Analog-to-digital converters (ADCs) have traditionally been fabricated using electronic integrated circuits. The function of an ADC is to repeatedly sample a time-varying analog waveform, generally at fixed time intervals, and to generate a digital representation of the analog waveform with a certain level of precision. The precision of electronic ADCs, however, is currently limited to an effective number of bits (ENOB) of 8.5 at 2 GHz RF bandwidth, and decreases with increasing frequency.

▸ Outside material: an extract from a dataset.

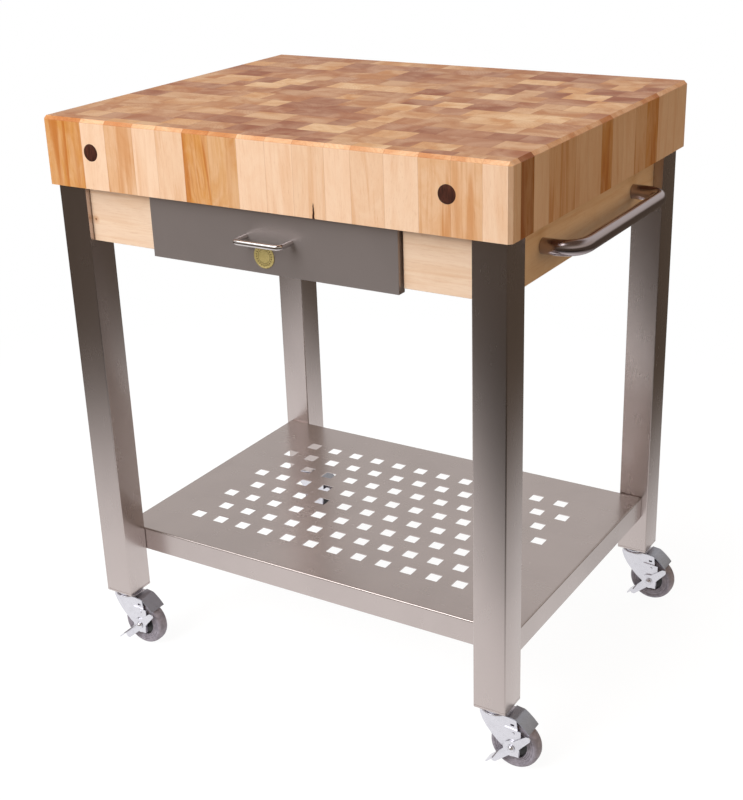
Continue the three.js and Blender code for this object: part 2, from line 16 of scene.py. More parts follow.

Optical ADCs promise to overcome the limitations of electronic ADCs and to provide an improved speed and resolution for the digitization of analog waveforms at very high frequencies greater than about 10 GHz. There are many different and varied types of optical ADCs known to the art which have been summarized in a recent review article by G. C. Valley entitled “Photonic Analog-to-Digital Converters” published in Optics Express, vol. 15, paper no. 75372, 5 Mar. 2007. Various types of optical ADCs are also disclosed in the following U.S. Pat. Nos. 4,058,722; 4,928,007; 6,292,119; and 6,326,910; and in U.S. Statutory Invention Registration No. H353.
The present invention provides an advance in the art of optical ADCs by providing an optical ADC which can be made to be all-optical in that it can receive an optical analog input signal and convert this signal into an optical digital output signal.
The optical ADC of the present invention can be formed as a photonic integrated circuit (PIC) which provides each bit of the optical digital signal spatially separated so that each bit of the optical digital signal can be directed into a different optical fiber for parallel data transmission. Alternately, an optical waveguide combiner can be provided in the optical ADC or as a separate PIC for use with the optical ADC to generate a serial optical output by interleaving the various bits of the optical digital signal.
These and other advantages of the present invention will become evident to those skilled in the art.